>> BEGIN Material provided
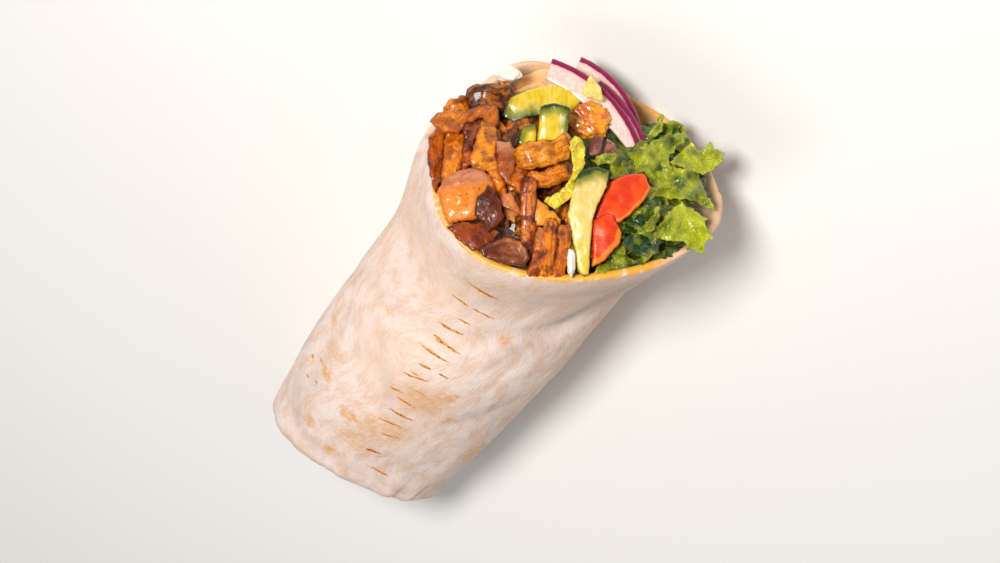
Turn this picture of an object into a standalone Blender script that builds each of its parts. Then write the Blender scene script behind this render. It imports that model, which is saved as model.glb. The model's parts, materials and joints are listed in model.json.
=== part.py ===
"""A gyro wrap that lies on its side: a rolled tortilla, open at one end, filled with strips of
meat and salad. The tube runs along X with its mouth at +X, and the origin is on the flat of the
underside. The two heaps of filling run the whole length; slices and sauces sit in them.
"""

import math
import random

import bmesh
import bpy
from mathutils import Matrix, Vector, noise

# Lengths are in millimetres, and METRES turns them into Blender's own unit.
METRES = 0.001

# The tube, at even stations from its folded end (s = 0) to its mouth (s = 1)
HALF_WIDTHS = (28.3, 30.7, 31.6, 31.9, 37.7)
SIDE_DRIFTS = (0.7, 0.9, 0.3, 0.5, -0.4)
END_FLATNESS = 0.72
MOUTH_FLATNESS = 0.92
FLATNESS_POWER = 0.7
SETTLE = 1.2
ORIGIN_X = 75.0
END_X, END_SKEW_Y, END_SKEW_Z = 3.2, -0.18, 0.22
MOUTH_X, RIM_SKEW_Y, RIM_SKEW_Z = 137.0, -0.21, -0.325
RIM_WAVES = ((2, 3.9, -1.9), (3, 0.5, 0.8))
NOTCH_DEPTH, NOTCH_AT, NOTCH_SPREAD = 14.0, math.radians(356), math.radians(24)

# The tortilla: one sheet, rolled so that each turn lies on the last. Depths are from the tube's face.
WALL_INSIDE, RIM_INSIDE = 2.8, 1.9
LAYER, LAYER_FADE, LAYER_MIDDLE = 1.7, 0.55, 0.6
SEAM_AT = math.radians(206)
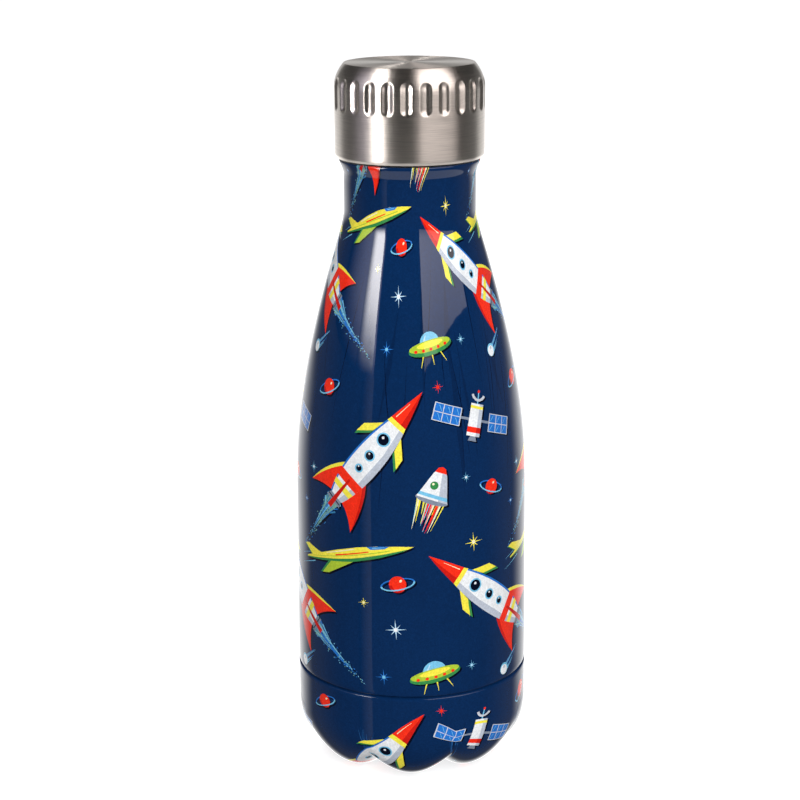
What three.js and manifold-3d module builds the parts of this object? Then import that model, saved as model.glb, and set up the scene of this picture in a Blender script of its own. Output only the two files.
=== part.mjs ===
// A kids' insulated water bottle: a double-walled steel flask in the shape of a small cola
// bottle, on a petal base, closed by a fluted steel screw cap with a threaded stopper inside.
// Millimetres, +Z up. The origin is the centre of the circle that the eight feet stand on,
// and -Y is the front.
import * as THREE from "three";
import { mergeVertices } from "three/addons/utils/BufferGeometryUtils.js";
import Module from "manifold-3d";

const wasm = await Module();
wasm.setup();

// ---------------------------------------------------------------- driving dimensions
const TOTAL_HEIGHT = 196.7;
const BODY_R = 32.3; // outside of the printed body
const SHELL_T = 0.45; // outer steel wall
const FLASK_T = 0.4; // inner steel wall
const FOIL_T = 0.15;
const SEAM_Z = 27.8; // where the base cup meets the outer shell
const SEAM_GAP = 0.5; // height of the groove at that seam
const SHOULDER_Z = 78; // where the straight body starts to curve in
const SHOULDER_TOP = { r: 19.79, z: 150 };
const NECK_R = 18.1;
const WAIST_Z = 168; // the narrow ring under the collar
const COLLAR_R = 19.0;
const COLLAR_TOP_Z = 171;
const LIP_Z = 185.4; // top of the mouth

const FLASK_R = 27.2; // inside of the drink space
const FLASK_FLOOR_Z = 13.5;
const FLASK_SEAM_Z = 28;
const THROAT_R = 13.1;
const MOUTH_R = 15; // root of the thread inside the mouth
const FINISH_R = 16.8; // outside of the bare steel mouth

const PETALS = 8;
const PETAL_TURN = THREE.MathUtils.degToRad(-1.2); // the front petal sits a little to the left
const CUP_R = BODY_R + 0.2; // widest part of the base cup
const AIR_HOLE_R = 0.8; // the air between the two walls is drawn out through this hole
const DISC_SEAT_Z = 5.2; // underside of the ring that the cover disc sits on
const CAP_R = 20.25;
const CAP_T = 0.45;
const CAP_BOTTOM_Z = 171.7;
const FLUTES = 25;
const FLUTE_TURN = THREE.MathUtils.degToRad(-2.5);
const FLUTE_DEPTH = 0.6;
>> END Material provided
>> BEGIN Material provided
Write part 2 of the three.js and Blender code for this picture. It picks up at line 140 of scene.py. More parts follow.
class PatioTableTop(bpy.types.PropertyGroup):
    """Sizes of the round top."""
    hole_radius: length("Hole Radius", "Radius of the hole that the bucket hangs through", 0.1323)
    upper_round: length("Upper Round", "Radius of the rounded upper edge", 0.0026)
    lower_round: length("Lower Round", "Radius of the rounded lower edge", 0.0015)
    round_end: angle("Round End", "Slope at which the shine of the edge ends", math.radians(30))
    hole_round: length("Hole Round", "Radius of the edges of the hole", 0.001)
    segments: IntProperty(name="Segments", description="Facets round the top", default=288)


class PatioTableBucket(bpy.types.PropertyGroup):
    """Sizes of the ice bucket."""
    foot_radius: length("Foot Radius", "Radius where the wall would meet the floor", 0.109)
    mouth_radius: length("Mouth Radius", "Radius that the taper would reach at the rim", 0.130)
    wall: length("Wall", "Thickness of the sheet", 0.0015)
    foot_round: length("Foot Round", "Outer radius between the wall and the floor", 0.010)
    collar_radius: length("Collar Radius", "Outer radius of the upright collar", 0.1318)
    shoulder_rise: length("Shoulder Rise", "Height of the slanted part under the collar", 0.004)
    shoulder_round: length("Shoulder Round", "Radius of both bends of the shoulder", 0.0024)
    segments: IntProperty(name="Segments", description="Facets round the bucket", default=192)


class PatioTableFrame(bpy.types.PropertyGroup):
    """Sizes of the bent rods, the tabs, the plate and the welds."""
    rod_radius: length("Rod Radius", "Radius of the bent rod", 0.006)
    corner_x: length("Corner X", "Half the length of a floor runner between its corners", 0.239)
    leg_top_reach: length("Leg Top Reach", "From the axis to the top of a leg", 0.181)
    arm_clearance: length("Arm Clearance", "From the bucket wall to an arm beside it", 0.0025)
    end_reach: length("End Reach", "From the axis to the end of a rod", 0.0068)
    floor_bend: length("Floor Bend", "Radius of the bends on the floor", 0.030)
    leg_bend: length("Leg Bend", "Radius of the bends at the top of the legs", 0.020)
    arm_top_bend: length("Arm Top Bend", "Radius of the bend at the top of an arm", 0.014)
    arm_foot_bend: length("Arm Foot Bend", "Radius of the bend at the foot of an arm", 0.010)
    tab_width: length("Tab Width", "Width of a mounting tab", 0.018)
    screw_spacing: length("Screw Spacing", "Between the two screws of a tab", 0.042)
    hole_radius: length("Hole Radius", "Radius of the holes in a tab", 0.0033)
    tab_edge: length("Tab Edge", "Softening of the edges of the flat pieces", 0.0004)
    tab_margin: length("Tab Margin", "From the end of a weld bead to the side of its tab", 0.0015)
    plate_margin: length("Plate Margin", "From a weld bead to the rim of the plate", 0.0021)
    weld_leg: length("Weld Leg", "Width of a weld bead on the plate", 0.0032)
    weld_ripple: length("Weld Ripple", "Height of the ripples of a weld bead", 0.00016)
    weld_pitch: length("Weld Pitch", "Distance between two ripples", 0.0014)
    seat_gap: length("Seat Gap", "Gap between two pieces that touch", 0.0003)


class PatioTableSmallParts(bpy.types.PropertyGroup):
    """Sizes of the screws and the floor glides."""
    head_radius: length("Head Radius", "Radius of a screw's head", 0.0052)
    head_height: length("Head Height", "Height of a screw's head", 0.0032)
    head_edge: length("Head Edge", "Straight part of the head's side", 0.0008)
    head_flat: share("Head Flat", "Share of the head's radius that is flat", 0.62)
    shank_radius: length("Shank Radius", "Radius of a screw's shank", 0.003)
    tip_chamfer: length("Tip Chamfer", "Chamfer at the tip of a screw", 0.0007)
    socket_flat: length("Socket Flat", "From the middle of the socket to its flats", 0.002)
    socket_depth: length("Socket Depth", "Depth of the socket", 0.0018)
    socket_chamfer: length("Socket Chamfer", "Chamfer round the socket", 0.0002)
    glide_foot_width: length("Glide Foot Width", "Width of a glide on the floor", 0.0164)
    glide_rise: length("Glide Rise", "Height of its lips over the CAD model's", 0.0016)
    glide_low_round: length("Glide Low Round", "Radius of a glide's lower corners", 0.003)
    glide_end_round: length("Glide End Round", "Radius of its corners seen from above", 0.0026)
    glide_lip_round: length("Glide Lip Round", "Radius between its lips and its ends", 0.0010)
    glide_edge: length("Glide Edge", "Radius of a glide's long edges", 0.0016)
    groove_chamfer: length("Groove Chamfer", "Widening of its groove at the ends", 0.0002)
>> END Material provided
What you are asked to do |
Identify the lines of the entries containing the string "manifold". Copy each such line.

Response |
What three.js and manifold-3d module builds the parts of this object? Then import that model, saved as model.glb, and set up the scene of this picture in a Blender script of its own. Output only the two files.
import Module from "manifold-3d";